Caroline Tully said...

"Ronald Hutton and the Gods" from
GORSEDD ARBERTH blog.

http://gorsedd-arberth.blogspot.com/2011/08/ronald-hutton-and-gods.html

Caroline Tully said...

Hutton's latest article, "Witch Hunting in Celtic Societies" is now out in the journal, Past and Present, No.212 (August 2011) pp. 43-71.

Caroline Tully said...

Another Hutton article, "Why Does Lindow Man matter?" in 'Time & Mind' journal:
http://www.ingentaconnect.com/content/berg/tmdj/2011/00000004/00000002/art00002

He's so prolific.

Caroline Tully said...

Oh, now I see one on 'Celtic Curses' in a later issue of that journal!

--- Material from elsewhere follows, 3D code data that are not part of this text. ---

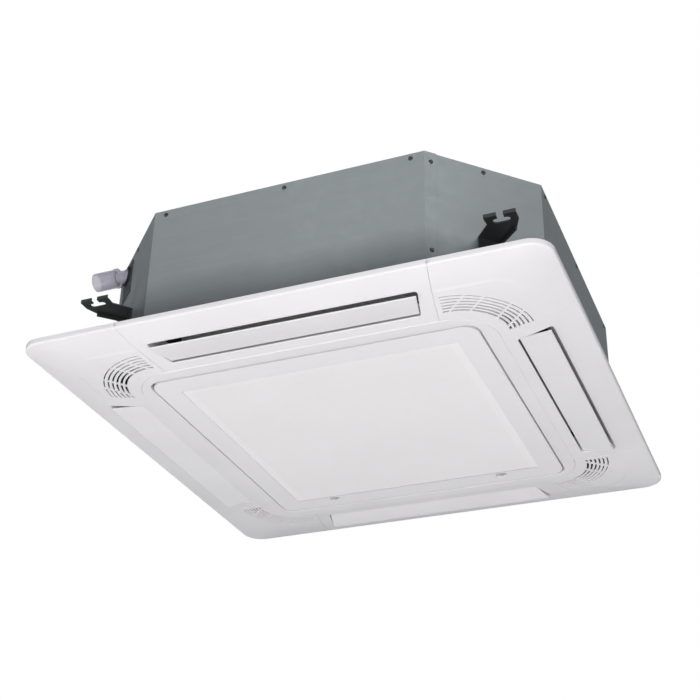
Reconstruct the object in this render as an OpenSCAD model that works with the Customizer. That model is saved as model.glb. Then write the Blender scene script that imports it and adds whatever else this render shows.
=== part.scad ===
// Four-way ceiling cassette air conditioner: ceiling panel, hung casing, coil, turbo fan and drain pump.
// The frame has +Z up, with the origin at the middle of the ceiling plane; the panel's front edge is -Y.

/* [Ceiling panel] */
// Side of the square ceiling panel
panel_w = 950; // [930:1:970]
// Corner radius of the panel's rim
panel_r = 40; // [25:1:60]
// Thickness of the panel's moulded skin
panel_wall = 2.5; // [2:0.1:3]
// Height of the upright rim
rim_h = 8; // [5:0.5:12]
// Width of the rounding between rim and face
rim_round = 3; // [1:0.5:5]
// Depth of the face below the ceiling at the outlets' outer edge
face_drop_outer = 21; // [18:0.5:23]
// Depth of the face at the outlets' inner edge
face_drop_inner = 27; // [25:0.5:28]
// Depth of the face at the edge of the inner ring
face_drop_ring = 28.5; // [28:0.1:29]
// Width of the flat flange round the panel's back
back_flange_w = 16; // [10:1:25]

/* [Intake] */
// Half width of the raised ring round the intake
ring_half = 335; // [331:1:340]
// Corner radius of the raised ring
ring_r = 78; // [60:1:90]
// Height of the step at the ring's edge
ring_step = 1; // [0.5:0.1:1.5]
// Half width of the intake opening in the panel
intake_half = 309; // [305:0.5:312]
// Corner radius of the intake opening
intake_r = 26; // [20:1:40]
// Corner radius of the intake grille
grille_r = 28; // [20:1:40]
// Gap round the intake grille
grille_gap = 3.5; // [2.5:0.1:4.5]
// Depth of the grille's rim
grille_depth = 12; // [10:0.5:13]
// Wall of the intake grille
grille_wall = 2.5; // [2:0.1:3]
// Half width of the slatted zone
slat_zone = 262; // [240:1:270]
// Pitch of the intake slats
slat_pitch = 8; // [6:0.5:12]
// Width of one slat
slat_w = 8.5; // [6:0.1:9]
// Thickness of one slat
slat_t = 1.4; // [1:0.1:2]
// Angle of the slats from level
slat_angle = 38; // [30:1:50]
// Number of stiffening bars behind the slats
rib_n = 6; // [3:1:9]
// Distance of the hinge axis inside the grille's front edge
hinge_inset = 15.5; // [14.5:0.1:16]
// Height of the hinge axis over the grille's face
hinge_rise = 6.8; // [6.7:0.1:7.2]
// Radius of the hinge pins
hinge_pin_r = 2; // [1.5:0.1:2.2]
// Distance of each hinge from the middle
hinge_x = 195; // [150:1:240]
// Distance of each latch from the middle
latch_x = 182; // [150:1:220]
// Distance of the latches behind the middle
latch_y = 276; // [272:1:280]
// Travel of a latch
latch_travel = 5; // [3:0.5:6]

/* [Outlets] */
// Distance of the outlets' outer edge from the middle
slot_outer = 422; // [418:0.5:426]
// Distance of the outlets' inner edge from the middle
slot_inner = 357; // [353:0.5:360]
// Half length of an outlet at its inner edge
slot_half = 230; // [215:1:233]
// Growth of the outlet's half length for each mm outwards
slot_splay = 0.246; // [0.2:0.002:0.25]
// Wall of the air ducts
duct_wall = 2.4; // [2:0.1:3]
// Height of the ducts' top over the ceiling plane
duct_top = 8; // [6:0.5:9]
// Distance of the ducts' outer wall from the middle at the top
duct_top_outer = 400; // [396:1:404]
// Distance of the ducts' inner wall from the middle at the top
duct_top_inner = 340; // [337:1:344]

/* [Vanes] */
// Clear gap between a vane and its outlet
vane_gap = 2.5; // [2:0.1:3.5]
// Clear gap between a vane and its outlet's inner edge
vane_gap_inner = 4.5; // [2:0.1:5]
// Thickness of a vane
vane_t = 2.6; // [2:0.1:3.5]
// Crown of a vane's lower face
vane_crown = 0.8; // [0:0.1:1.5]
// Distance of the vanes' pivot from the middle
pivot_r = 376; // [374:0.5:378]
// Depth of the vanes' pivot below the ceiling
pivot_drop = 16; // [15:0.5:17]
// Opening angle of the vanes as the unit is shown
vane_open = 11; // [5:0.5:20]
// Radius of a vane's pins
vane_pin_r = 2.5; // [2:0.1:3]
// Radius of a vane motor
vane_motor_r = 12; // [10:0.5:12.5]
// Offset of the vane motor's body from its output
vane_motor_offset = 8; // [6:0.5:9]
// Length of a vane motor
vane_motor_l = 12.5; // [10:0.5:13]

/* [Corner covers] */
// Half spacing of the seams at the raised ring
seam_inner = 254; // [250:0.5:256]
// Growth of the seams' spacing for each mm outwards
seam_slope = 0.16; // [0.12:0.005:0.2]
// Extra growth of the seams' spacing towards the rim
seam_bow = 0.00018; // [0:0.00001:0.0003]
// Gap at the seams and behind the covers
seam_gap = 0.4; // [0.3:0.05:0.6]
// Distance of the vent arcs' centre from both middle lines
vent_c = 275; // [270:0.5:280]
// Radius of the innermost vent arc
vent_r0 = 83; // [80:0.5:86]
// Pitch of the vent arcs
vent_pitch = 8.4; // [8:0.1:9]
// Width of a vent slot
vent_w = 5; // [4:0.1:5.5]
// Number of vent arcs
vent_n = 6; // [4:1:6]
// Distance of the inner ribs from the diagonal
vent_rib_1 = 25; // [20:0.5:30]
// Distance of the outer ribs from the diagonal
vent_rib_2 = 54.5; // [50:0.5:58]
// Width of the vent ribs
vent_rib_w = 3.5; // [3:0.1:4.5]
// Margin between vents and seams
vent_margin = 10; // [8:0.5:12]

/* [Casing] */
// Side of the square that the casing fits
body_w = 840; // [830:1:850]
// Leg of the casing's cut corners
chamfer = 160; // [150:1:165]
// Height of the casing's top over the ceiling plane
body_top = 260; // [256:1:300]
// Height of the casing's lower edge over the ceiling plane
body_base = 12; // [11:0.5:12.5]
// Thickness of the sheet metal
sheet = 1.2; // [0.8:0.1:1.5]
// Gap between overlapping sheets
sheet_gap = 0.2; // [0.1:0.05:0.3]
// Width of the side panels' overlap on the next corner plate
overlap_w = 22; // [18:1:30]
// Height of the top plate's turned edge
top_flange = 18; // [14:1:25]
// Width of the lower flange
base_flange = 15; // [10:1:15]
// Depth of the lower flange under the cut corners
corner_flange = 46; // [42:1:50]
// Half length of the lower flange's deep part
corner_flange_half = 70; // [60:1:75]
// Radius of the casing screws' shank
screw_r = 2; // [1.5:0.1:2.5]
// Distance of the side screws from the middle
side_screw_x = 235; // [200:1:245]
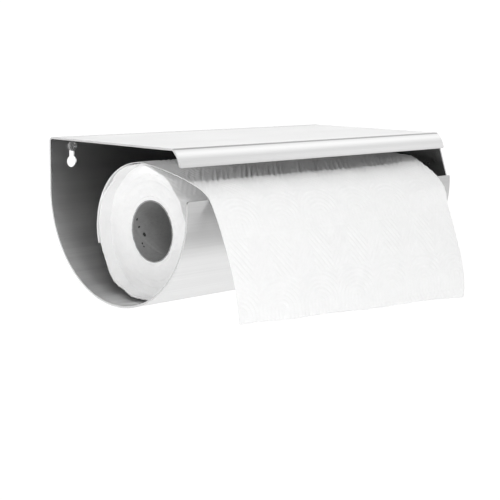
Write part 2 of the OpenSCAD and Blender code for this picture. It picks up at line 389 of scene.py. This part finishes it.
def emboss(across, along):
    """Height of the embossed pattern: rows of nested arches, with rows of slanted lines between. Every second
    pair of rows is shifted by half a cell."""
    row = np.floor(along / ROW_H)
    v = along - (row + 0.5) * ROW_H
    shift = np.where(row % 4 < 2, 0.0, CELL_W / 2)
    u = np.mod(across + shift, CELL_W) - CELL_W / 2
    above_spring = np.minimum(v - ARCH_DROP * ROW_H, 0)
    arches = np.cos(TURN * np.hypot(u, ARCH_WIDTH * above_spring) / LINE_PITCH)
    slants = np.cos(TURN * (np.abs(u) * SLANT_ACROSS + v * SLANT_ALONG) / LINE_PITCH)
    lines = np.where(row % 2 == 0, arches, slants)
    edge = smoothstep(ROW_H / 2 - np.abs(v), 0.0, ROW_EDGE)
    return EMBOSS * edge * np.clip(0.5 + 0.5 * lines, 0, 1) ** LINE_SHARPNESS


# ---------------------------------------------------------------- the paper that leaves the roll and hangs

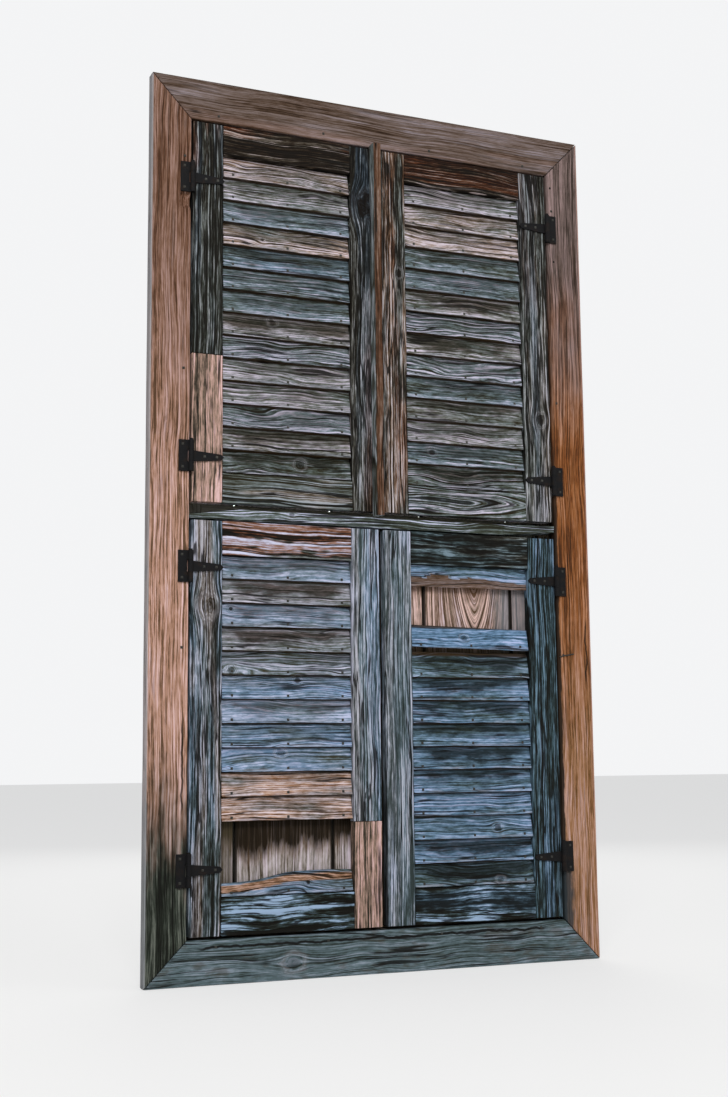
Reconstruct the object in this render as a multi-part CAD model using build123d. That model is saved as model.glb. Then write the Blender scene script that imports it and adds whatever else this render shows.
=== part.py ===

I WISH _I_ was super prolific at writing learned articles!

Caroline Tully said...

Hey everyone, have you seen the newest interview with Proferssor Hutton? On the front page of the blog? (I know some of you have).

Anonymous said...

I was glad to find your wonderfully written academic blog, and this interview with Professor Hutton, and now see an even newer follow up interview in Feb 2012. I was originally in the pro-Hutton camp, then the anti-Hutton camp, and am now in the middle as he writes more and bloggers like you make a balanced approach more understandable to non-academic witches like myself. I will eventually reblog both interviews at my blog if that is OK with you. I am also slowly going through all your previous posts back to 2007 and have subscribed to WP feeds of future posts. Thank you.

Don Frew said...

Hi John! The problem with your proposal is that we are talking about a secret society. I firmly believe that a continuity from antiquity to modern Craft CAN be proven, but not without relying on evidence that is oathbound and can't be published. This is why I have not written the book you propose. It's also why I don't really pursue the matter: I won't publish if I can't produce the evidence. I am content to continue my own practice, share the evidence and analysis among initiates, and trust that the truth will come out some day... or not. It doesn't really matter. I just think that when we are discussing a secret society it would be prudent to assume that all of the evidence has not been brought to light. Blessed be.